[Entries with model source code]

━━━

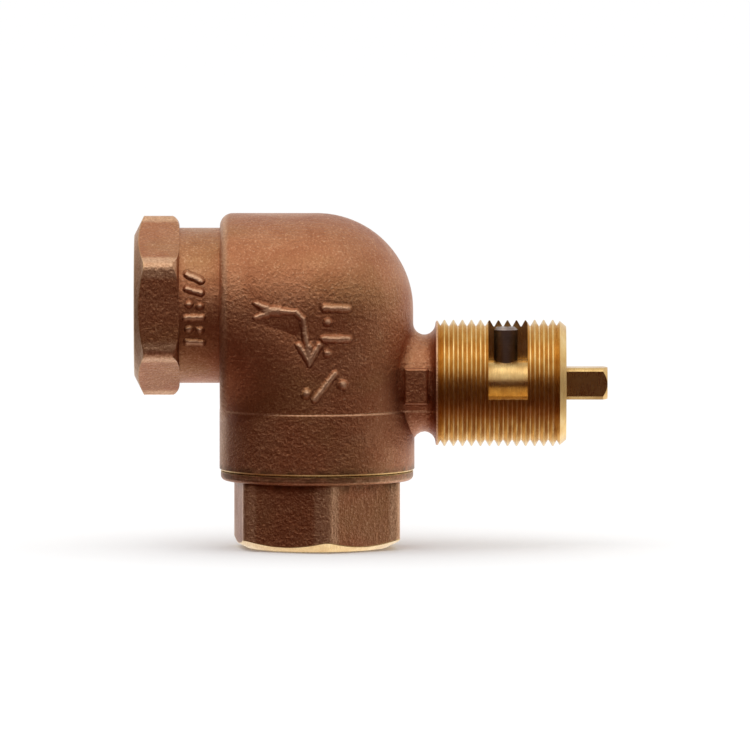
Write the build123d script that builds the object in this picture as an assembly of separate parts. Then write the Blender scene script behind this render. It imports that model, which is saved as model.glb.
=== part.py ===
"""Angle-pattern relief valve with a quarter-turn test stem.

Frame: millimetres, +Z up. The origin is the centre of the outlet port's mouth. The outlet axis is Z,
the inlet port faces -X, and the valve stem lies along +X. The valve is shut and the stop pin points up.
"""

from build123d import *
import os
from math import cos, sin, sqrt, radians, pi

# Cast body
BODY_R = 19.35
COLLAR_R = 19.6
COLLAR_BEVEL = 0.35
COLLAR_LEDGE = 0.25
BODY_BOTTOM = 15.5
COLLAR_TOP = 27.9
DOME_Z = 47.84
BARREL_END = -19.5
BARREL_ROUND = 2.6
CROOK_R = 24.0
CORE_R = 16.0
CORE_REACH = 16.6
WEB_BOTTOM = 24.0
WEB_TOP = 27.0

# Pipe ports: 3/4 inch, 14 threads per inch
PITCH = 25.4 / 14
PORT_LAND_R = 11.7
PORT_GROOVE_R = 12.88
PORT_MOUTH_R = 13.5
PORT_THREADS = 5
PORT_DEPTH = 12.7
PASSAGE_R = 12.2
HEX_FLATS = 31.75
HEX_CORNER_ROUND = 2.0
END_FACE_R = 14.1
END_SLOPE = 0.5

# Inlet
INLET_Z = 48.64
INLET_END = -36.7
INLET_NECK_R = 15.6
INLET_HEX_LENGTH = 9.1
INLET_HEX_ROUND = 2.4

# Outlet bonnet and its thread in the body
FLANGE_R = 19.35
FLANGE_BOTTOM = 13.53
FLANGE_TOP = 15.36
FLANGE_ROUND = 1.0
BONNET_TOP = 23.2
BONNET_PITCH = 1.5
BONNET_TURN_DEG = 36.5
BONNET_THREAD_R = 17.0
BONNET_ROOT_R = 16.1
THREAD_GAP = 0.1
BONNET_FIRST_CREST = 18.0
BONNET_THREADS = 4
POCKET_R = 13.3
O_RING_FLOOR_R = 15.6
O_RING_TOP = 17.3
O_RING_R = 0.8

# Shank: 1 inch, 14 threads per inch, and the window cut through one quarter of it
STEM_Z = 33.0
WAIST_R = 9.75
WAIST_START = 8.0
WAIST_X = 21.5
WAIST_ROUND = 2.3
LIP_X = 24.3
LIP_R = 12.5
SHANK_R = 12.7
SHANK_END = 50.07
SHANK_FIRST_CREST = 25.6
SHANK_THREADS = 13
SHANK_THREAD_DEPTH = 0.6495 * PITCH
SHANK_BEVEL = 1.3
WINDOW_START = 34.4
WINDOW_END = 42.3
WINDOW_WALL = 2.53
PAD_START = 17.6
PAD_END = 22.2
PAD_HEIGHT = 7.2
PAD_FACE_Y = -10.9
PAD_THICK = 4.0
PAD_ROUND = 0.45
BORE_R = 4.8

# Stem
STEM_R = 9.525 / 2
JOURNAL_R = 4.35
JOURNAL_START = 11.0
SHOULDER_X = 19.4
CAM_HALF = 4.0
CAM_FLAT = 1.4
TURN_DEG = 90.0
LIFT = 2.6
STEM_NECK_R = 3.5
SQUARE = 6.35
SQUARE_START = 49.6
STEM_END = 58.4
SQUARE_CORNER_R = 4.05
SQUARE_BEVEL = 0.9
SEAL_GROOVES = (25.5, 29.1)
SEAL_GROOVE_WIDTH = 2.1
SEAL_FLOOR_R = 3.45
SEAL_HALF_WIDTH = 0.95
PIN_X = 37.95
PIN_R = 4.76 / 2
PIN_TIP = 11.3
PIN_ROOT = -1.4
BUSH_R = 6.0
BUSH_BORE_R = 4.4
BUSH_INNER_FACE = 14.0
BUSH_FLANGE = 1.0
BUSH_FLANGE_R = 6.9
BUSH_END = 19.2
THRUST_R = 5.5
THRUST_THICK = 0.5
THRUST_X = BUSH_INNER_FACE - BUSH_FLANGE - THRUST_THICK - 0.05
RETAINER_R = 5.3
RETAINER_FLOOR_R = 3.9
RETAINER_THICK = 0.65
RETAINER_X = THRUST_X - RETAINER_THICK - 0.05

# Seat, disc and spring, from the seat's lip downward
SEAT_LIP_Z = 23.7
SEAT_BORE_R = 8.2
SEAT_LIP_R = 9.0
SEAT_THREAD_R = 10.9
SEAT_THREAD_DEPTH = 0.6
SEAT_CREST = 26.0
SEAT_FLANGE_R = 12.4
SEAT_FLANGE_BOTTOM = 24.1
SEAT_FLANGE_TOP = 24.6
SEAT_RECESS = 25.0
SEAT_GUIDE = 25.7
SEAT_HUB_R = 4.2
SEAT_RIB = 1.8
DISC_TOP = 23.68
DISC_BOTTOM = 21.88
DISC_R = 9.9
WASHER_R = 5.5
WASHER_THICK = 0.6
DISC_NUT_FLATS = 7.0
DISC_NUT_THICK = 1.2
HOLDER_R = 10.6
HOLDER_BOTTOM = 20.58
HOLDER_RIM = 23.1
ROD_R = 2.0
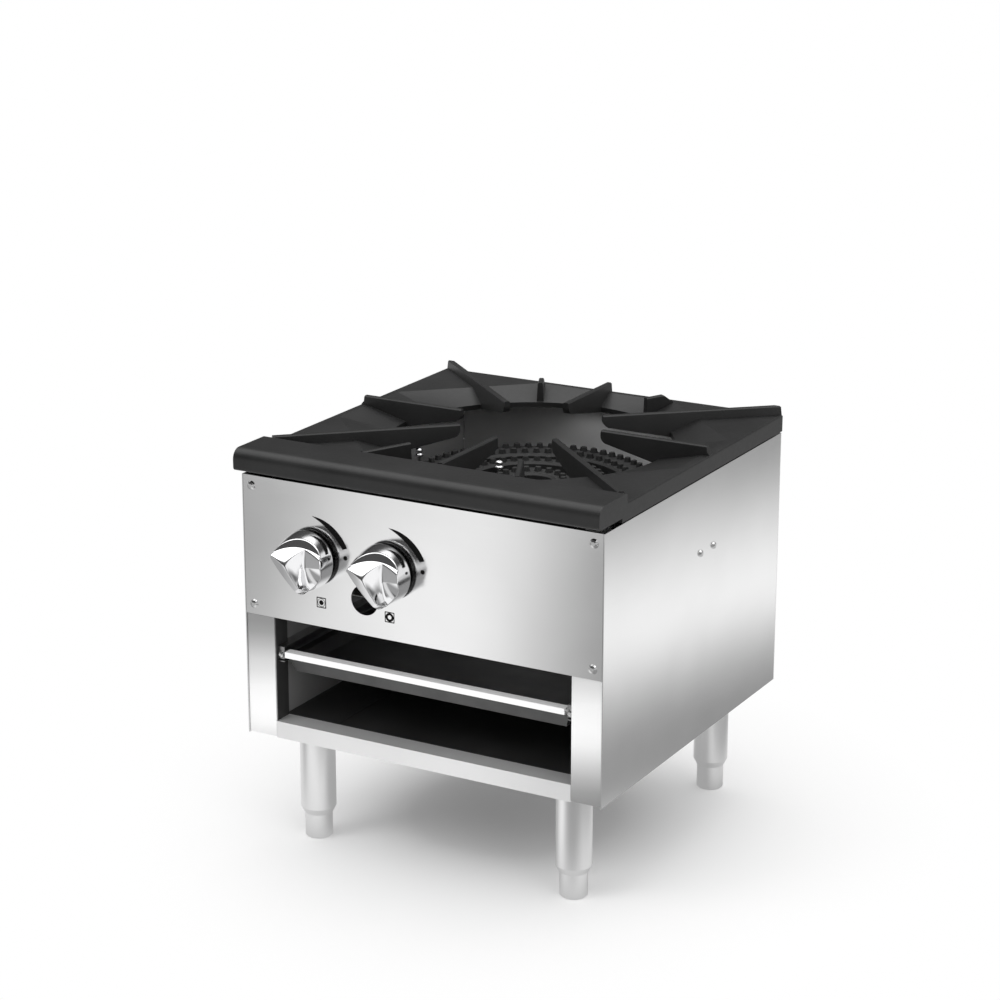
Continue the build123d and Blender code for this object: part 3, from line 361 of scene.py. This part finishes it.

━━━

• **GIVEN TASK**
Reproduce each record exactly as it appears.

• **FULL RESPONSE**
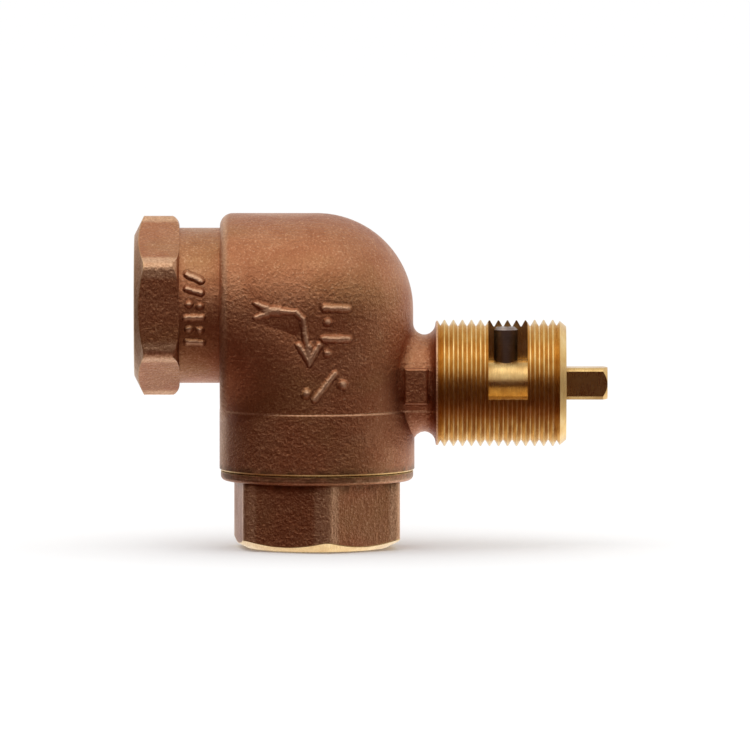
Write the build123d script that builds the object in this picture as an assembly of separate parts. Then write the Blender scene script behind this render. It imports that model, which is saved as model.glb.
=== part.py ===
"""Angle-pattern relief valve with a quarter-turn test stem.

Frame: millimetres, +Z up. The origin is the centre of the outlet port's mouth. The outlet axis is Z,
the inlet port faces -X, and the valve stem lies along +X. The valve is shut and the stop pin points up.
"""

from build123d import *
import os
from math import cos, sin, sqrt, radians, pi

# Cast body
BODY_R = 19.35
COLLAR_R = 19.6
COLLAR_BEVEL = 0.35
COLLAR_LEDGE = 0.25
BODY_BOTTOM = 15.5
COLLAR_TOP = 27.9
DOME_Z = 47.84
BARREL_END = -19.5
BARREL_ROUND = 2.6
CROOK_R = 24.0
CORE_R = 16.0
CORE_REACH = 16.6
WEB_BOTTOM = 24.0
WEB_TOP = 27.0

# Pipe ports: 3/4 inch, 14 threads per inch
PITCH = 25.4 / 14
PORT_LAND_R = 11.7
PORT_GROOVE_R = 12.88
PORT_MOUTH_R = 13.5
PORT_THREADS = 5
PORT_DEPTH = 12.7
PASSAGE_R = 12.2
HEX_FLATS = 31.75
HEX_CORNER_ROUND = 2.0
END_FACE_R = 14.1
END_SLOPE = 0.5

# Inlet
INLET_Z = 48.64
INLET_END = -36.7
INLET_NECK_R = 15.6
INLET_HEX_LENGTH = 9.1
INLET_HEX_ROUND = 2.4

# Outlet bonnet and its thread in the body
FLANGE_R = 19.35
FLANGE_BOTTOM = 13.53
FLANGE_TOP = 15.36
FLANGE_ROUND = 1.0
BONNET_TOP = 23.2
BONNET_PITCH = 1.5
BONNET_TURN_DEG = 36.5
BONNET_THREAD_R = 17.0
BONNET_ROOT_R = 16.1
THREAD_GAP = 0.1
BONNET_FIRST_CREST = 18.0
BONNET_THREADS = 4
POCKET_R = 13.3
O_RING_FLOOR_R = 15.6
O_RING_TOP = 17.3
O_RING_R = 0.8

# Shank: 1 inch, 14 threads per inch, and the window cut through one quarter of it
STEM_Z = 33.0
WAIST_R = 9.75
WAIST_START = 8.0
WAIST_X = 21.5
WAIST_ROUND = 2.3
LIP_X = 24.3
LIP_R = 12.5
SHANK_R = 12.7
SHANK_END = 50.07
SHANK_FIRST_CREST = 25.6
SHANK_THREADS = 13
SHANK_THREAD_DEPTH = 0.6495 * PITCH
SHANK_BEVEL = 1.3
WINDOW_START = 34.4
WINDOW_END = 42.3
WINDOW_WALL = 2.53
PAD_START = 17.6
PAD_END = 22.2
PAD_HEIGHT = 7.2
PAD_FACE_Y = -10.9
PAD_THICK = 4.0
PAD_ROUND = 0.45
BORE_R = 4.8

# Stem
STEM_R = 9.525 / 2
JOURNAL_R = 4.35
JOURNAL_START = 11.0
SHOULDER_X = 19.4
CAM_HALF = 4.0
CAM_FLAT = 1.4
TURN_DEG = 90.0
LIFT = 2.6
STEM_NECK_R = 3.5
SQUARE = 6.35
SQUARE_START = 49.6
STEM_END = 58.4
SQUARE_CORNER_R = 4.05
SQUARE_BEVEL = 0.9
SEAL_GROOVES = (25.5, 29.1)
SEAL_GROOVE_WIDTH = 2.1
SEAL_FLOOR_R = 3.45
SEAL_HALF_WIDTH = 0.95
PIN_X = 37.95
PIN_R = 4.76 / 2
PIN_TIP = 11.3
PIN_ROOT = -1.4
BUSH_R = 6.0
BUSH_BORE_R = 4.4
BUSH_INNER_FACE = 14.0
BUSH_FLANGE = 1.0
BUSH_FLANGE_R = 6.9
BUSH_END = 19.2
THRUST_R = 5.5
THRUST_THICK = 0.5
THRUST_X = BUSH_INNER_FACE - BUSH_FLANGE - THRUST_THICK - 0.05
RETAINER_R = 5.3
RETAINER_FLOOR_R = 3.9
RETAINER_THICK = 0.65
RETAINER_X = THRUST_X - RETAINER_THICK - 0.05

# Seat, disc and spring, from the seat's lip downward
SEAT_LIP_Z = 23.7
SEAT_BORE_R = 8.2
SEAT_LIP_R = 9.0
SEAT_THREAD_R = 10.9
SEAT_THREAD_DEPTH = 0.6
SEAT_CREST = 26.0
SEAT_FLANGE_R = 12.4
SEAT_FLANGE_BOTTOM = 24.1
SEAT_FLANGE_TOP = 24.6
SEAT_RECESS = 25.0
SEAT_GUIDE = 25.7
SEAT_HUB_R = 4.2
SEAT_RIB = 1.8
DISC_TOP = 23.68
DISC_BOTTOM = 21.88
DISC_R = 9.9
WASHER_R = 5.5
WASHER_THICK = 0.6
DISC_NUT_FLATS = 7.0
DISC_NUT_THICK = 1.2
HOLDER_R = 10.6
HOLDER_BOTTOM = 20.58
HOLDER_RIM = 23.1
ROD_R = 2.0
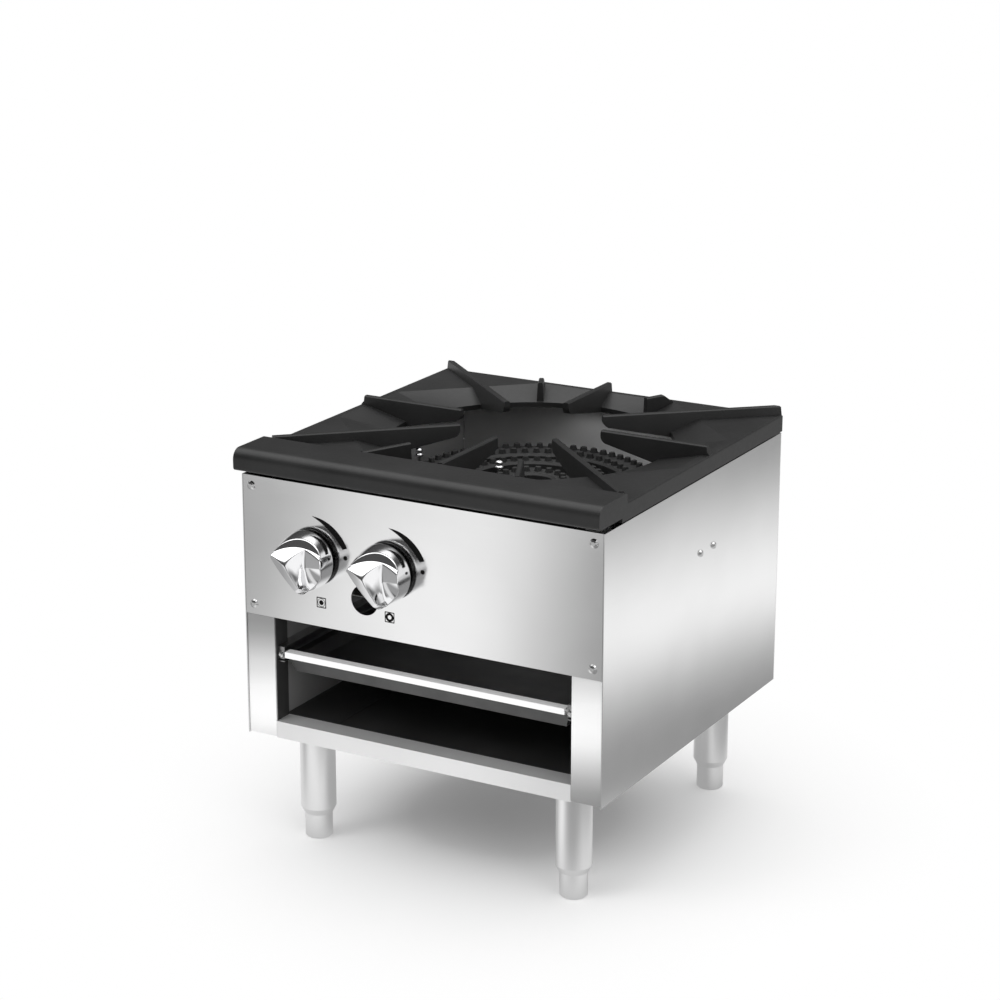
Continue the build123d and Blender code for this object: part 3, from line 361 of scene.py. This part finishes it.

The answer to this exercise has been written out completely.